◆ **Supplied data**
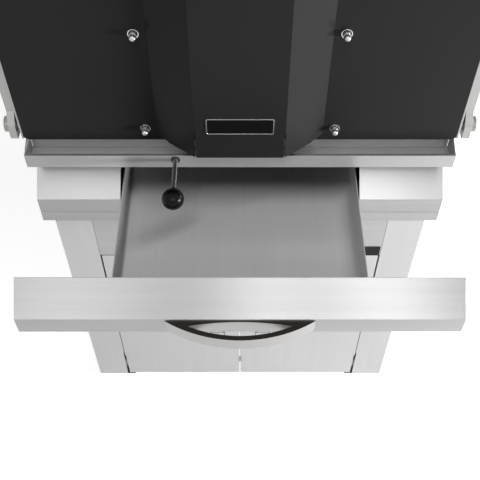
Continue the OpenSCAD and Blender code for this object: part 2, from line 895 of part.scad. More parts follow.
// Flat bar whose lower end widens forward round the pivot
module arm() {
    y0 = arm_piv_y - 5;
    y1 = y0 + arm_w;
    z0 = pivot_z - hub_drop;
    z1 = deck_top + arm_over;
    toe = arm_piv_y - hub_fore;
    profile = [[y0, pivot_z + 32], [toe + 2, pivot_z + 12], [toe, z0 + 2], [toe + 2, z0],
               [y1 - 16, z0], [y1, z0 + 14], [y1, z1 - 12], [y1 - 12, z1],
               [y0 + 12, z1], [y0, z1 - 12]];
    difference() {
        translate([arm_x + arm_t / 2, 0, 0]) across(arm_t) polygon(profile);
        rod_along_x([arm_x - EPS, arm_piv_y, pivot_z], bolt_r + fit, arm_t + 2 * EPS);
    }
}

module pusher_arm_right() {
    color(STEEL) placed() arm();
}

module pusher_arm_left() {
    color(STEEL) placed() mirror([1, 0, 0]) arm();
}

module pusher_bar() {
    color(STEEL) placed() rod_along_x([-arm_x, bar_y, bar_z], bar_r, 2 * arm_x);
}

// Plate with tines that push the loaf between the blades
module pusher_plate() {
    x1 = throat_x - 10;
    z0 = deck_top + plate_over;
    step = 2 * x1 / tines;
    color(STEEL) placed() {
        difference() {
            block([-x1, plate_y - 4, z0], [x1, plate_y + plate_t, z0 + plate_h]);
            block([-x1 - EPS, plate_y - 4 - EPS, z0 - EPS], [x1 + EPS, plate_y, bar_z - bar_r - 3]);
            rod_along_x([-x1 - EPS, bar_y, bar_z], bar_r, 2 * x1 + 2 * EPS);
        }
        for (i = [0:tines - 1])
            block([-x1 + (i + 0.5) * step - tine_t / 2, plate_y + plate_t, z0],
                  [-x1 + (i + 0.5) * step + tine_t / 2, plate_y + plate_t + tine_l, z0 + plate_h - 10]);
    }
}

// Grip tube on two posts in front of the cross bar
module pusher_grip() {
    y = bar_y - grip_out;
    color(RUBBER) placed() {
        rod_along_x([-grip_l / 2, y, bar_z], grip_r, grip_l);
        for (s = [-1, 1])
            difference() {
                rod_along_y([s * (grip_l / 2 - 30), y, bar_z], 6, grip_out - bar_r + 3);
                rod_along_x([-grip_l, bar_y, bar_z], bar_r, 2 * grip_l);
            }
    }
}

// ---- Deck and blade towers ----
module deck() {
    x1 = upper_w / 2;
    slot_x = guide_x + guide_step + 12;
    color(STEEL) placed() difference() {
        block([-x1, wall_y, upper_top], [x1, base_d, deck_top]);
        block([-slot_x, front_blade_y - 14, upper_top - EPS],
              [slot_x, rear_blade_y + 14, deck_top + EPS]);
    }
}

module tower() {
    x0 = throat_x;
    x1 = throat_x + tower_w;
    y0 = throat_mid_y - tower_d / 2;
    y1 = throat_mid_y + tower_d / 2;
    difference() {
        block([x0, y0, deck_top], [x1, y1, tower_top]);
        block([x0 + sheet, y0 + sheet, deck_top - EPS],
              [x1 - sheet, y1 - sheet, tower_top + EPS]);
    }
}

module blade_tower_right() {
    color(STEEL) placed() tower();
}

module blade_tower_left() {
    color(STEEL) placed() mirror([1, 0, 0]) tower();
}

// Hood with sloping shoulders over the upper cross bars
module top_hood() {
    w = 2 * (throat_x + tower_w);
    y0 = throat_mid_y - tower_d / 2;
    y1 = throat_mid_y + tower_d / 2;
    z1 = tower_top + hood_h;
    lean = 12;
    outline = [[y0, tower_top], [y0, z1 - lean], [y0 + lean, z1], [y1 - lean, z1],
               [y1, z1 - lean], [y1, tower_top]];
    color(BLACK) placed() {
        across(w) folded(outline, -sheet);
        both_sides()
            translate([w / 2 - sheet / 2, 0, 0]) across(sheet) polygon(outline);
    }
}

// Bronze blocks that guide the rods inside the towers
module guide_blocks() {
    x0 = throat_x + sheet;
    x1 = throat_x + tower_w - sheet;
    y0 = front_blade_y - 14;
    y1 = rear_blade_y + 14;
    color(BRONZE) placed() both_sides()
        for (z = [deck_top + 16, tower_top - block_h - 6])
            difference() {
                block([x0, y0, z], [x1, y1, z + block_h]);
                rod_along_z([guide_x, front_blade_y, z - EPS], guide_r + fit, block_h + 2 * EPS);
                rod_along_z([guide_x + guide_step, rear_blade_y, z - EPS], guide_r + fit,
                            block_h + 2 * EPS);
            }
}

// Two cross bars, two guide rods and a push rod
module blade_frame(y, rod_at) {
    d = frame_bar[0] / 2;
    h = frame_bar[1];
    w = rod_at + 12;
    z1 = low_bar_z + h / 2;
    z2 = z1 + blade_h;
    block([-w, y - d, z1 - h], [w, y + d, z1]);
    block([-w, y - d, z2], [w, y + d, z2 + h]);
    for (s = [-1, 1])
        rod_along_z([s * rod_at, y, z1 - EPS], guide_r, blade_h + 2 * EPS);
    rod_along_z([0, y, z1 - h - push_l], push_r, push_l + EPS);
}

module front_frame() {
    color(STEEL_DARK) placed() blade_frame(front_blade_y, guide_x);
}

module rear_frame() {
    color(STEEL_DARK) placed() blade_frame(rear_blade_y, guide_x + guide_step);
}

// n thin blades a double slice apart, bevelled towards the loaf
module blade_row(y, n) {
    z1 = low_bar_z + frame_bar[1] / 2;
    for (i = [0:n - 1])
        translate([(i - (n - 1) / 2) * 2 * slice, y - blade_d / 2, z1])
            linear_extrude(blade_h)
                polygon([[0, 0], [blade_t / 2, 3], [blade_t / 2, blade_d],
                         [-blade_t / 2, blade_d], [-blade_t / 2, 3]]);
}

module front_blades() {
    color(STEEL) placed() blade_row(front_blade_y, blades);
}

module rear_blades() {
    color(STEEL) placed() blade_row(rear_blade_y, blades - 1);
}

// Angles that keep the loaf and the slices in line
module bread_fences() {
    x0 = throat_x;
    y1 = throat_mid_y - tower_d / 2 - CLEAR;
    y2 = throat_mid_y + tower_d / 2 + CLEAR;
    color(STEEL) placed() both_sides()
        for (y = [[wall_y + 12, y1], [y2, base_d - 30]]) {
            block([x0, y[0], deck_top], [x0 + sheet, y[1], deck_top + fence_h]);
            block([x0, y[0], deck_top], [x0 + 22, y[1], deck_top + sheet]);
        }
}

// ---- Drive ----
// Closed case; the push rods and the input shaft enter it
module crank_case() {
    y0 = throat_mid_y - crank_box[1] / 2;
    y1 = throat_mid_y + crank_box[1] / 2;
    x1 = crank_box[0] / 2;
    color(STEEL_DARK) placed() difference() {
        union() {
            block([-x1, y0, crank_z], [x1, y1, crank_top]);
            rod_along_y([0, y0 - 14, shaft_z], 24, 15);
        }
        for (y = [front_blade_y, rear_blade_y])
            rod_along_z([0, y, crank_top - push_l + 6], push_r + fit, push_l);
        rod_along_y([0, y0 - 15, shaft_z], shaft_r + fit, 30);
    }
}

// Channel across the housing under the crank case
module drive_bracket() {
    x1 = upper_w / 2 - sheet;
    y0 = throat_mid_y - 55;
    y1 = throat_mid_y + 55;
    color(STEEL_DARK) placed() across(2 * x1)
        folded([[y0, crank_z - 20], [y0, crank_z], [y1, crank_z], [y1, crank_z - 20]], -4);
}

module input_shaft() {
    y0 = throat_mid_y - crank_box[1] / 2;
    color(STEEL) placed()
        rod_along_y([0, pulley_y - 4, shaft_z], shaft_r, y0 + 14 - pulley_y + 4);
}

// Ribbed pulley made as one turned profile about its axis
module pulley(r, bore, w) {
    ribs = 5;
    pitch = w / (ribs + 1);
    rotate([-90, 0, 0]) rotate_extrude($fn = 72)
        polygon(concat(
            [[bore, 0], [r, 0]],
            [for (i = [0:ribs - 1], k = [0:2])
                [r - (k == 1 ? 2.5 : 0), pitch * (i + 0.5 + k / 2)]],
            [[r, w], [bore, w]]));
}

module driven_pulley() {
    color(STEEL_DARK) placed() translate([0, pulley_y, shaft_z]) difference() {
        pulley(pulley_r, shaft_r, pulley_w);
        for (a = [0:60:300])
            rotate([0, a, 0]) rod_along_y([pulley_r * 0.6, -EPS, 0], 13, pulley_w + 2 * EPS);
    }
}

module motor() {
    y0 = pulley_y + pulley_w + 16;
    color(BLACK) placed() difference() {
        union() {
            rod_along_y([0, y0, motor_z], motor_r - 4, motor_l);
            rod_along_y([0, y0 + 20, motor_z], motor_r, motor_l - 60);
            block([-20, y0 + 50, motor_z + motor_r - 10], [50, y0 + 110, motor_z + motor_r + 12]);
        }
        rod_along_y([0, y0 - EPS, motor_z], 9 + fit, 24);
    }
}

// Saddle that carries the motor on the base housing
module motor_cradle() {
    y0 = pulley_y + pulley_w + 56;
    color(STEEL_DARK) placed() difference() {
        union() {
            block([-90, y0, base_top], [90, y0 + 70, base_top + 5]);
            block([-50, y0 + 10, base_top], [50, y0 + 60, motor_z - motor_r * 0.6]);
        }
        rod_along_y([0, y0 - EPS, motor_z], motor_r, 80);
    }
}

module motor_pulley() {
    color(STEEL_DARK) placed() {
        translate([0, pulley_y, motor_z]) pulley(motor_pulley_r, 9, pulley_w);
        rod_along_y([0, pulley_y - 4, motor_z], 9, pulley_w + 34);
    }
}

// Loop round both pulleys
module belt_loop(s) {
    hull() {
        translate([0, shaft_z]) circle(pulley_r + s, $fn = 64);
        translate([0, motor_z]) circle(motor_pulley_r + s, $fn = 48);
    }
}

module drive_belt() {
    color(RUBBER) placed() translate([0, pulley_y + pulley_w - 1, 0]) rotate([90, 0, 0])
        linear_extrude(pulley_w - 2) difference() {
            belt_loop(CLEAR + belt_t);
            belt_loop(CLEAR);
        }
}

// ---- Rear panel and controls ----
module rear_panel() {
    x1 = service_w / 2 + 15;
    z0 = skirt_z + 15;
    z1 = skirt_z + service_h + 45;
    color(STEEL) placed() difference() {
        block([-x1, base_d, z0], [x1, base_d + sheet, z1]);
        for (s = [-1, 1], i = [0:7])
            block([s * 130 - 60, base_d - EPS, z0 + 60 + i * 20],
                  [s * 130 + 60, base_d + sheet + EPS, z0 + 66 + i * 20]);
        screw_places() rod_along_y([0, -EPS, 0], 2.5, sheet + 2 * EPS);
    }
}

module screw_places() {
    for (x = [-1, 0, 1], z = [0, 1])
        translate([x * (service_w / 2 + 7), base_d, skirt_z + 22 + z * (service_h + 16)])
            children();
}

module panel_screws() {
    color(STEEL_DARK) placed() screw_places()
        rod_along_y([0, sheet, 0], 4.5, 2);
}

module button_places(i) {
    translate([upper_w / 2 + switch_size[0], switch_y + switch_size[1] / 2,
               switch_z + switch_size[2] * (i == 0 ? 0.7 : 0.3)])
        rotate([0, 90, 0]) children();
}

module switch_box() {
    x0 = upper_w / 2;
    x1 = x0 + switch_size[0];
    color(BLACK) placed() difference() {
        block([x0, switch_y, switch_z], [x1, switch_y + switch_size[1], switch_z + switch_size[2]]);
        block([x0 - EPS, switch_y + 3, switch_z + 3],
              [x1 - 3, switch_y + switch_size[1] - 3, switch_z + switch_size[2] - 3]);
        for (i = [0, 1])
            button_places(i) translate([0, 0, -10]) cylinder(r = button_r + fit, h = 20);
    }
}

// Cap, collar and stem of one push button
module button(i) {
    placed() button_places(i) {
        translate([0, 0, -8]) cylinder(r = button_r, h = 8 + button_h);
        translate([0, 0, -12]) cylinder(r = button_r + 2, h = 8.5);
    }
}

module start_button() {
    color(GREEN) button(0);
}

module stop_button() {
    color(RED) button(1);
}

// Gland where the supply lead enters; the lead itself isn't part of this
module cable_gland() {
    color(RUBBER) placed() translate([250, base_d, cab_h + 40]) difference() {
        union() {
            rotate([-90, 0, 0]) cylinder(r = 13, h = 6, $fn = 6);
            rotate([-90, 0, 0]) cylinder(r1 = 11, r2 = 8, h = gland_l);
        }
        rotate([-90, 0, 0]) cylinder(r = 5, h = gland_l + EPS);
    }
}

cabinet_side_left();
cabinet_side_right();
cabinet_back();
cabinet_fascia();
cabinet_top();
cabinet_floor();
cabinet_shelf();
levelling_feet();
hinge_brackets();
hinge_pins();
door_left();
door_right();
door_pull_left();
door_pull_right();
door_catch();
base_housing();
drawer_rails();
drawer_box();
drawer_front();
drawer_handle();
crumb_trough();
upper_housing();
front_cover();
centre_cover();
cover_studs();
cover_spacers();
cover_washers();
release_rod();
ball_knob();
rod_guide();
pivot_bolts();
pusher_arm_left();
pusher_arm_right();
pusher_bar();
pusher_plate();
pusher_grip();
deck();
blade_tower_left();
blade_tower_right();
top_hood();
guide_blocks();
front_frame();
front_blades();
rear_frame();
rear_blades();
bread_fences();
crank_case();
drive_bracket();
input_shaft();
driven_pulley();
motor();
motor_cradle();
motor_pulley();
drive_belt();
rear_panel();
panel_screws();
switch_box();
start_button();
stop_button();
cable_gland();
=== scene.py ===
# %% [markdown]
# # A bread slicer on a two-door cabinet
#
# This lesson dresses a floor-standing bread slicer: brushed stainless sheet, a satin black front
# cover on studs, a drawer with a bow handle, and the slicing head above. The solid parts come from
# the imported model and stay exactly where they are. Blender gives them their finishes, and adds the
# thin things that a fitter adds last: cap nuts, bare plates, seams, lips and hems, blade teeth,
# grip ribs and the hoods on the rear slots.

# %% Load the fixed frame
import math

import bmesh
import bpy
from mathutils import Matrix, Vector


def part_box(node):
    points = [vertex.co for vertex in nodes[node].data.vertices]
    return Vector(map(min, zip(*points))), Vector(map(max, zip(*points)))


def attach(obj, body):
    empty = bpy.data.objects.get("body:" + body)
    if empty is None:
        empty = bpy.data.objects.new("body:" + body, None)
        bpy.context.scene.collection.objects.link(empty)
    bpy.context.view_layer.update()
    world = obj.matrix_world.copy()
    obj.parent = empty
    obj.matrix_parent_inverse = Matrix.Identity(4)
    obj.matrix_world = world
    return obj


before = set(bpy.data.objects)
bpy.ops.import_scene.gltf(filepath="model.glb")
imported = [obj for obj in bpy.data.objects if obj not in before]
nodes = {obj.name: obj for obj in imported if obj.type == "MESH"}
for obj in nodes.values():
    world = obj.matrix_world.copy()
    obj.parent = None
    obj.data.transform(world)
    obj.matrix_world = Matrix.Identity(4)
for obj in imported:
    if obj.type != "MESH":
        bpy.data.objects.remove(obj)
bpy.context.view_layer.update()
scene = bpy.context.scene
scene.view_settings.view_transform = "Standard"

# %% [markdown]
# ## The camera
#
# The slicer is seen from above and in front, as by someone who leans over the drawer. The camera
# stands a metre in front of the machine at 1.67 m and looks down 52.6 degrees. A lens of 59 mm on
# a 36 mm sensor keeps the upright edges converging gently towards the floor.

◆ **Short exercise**
Retype, word for word, every line from the line with "cabinet_side_left();" to the line with "if empty is", inclusive. Add nothing.

◆ **Worked answer**
cabinet_side_left();
cabinet_side_right();
cabinet_back();
cabinet_fascia();
cabinet_top();
cabinet_floor();
cabinet_shelf();
levelling_feet();
hinge_brackets();
hinge_pins();
door_left();
door_right();
door_pull_left();
door_pull_right();
door_catch();
base_housing();
drawer_rails();
drawer_box();
drawer_front();
drawer_handle();
crumb_trough();
upper_housing();
front_cover();
centre_cover();
cover_studs();
cover_spacers();
cover_washers();
release_rod();
ball_knob();
rod_guide();
pivot_bolts();
pusher_arm_left();
pusher_arm_right();
pusher_bar();
pusher_plate();
pusher_grip();
deck();
blade_tower_left();
blade_tower_right();
top_hood();
guide_blocks();
front_frame();
front_blades();
rear_frame();
rear_blades();
bread_fences();
crank_case();
drive_bracket();
input_shaft();
driven_pulley();
motor();
motor_cradle();
motor_pulley();
drive_belt();
rear_panel();
panel_screws();
switch_box();
start_button();
stop_button();
cable_gland();
=== scene.py ===
# %% [markdown]
# # A bread slicer on a two-door cabinet
#
# This lesson dresses a floor-standing bread slicer: brushed stainless sheet, a satin black front
# cover on studs, a drawer with a bow handle, and the slicing head above. The solid parts come from
# the imported model and stay exactly where they are. Blender gives them their finishes, and adds the
# thin things that a fitter adds last: cap nuts, bare plates, seams, lips and hems, blade teeth,
# grip ribs and the hoods on the rear slots.

# %% Load the fixed frame
import math

import bmesh
import bpy
from mathutils import Matrix, Vector


def part_box(node):
    points = [vertex.co for vertex in nodes[node].data.vertices]
    return Vector(map(min, zip(*points))), Vector(map(max, zip(*points)))


def attach(obj, body):
    empty = bpy.data.objects.get("body:" + body)
    if empty is None:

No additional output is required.